We started with straw when we first had chickens, but since it's not absorbant it seemed to be very messy. We use shredded paper as much as we can find. We have family save theirs for us as well. It's free, absorbant, and composts well. When we don't have enough paper, we use pine shavings.


----------



## cowboyhermit (Nov 10, 2012)

siletz said:


> We started with straw when we first had chickens, but since it's not absorbant it seemed to be very messy. We use shredded paper as much as we can find. We have family save theirs for us as well. It's free, absorbant, and composts well. When we don't have enough paper, we use pine shavings.

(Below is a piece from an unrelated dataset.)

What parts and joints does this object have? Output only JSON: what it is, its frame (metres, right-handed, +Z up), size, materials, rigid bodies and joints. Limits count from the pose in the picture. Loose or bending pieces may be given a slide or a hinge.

Wheat straw is much more absorbent than shavings! Don't have time to find a specific link but here is one, scroll down half a page if you are interested.
http://www.omafra.gov.on.ca/english/livestock/horses/facts/06-105.htm


----------



## LincTex (Apr 1, 2011)

We use wheat straw when we can get it, or sometimes a little hay that wasn't good for horses. Sometimes pine shavings.



Magus said:


> We used to use lawn clippings, they loved it!


It takes me two weeks to mow the grass, because I only do small areas. I mow an area, then let them out immediately on it, they LOVE the fresh cut crass!


----------



## lilmissy0740 (Mar 7, 2011)

LincTex said:


> We use wheat straw when we can get it, or sometimes a little hay that wasn't good for horses. Sometimes pine shavings.
> 
> It takes me two weeks to mow the grass, because I only do small areas. I mow an area, then let them out immediately on it, they LOVE the fresh cut crass!


Mine LOVE when I mow also. Sometimes I actually have to mow around them cause they won't move.


----------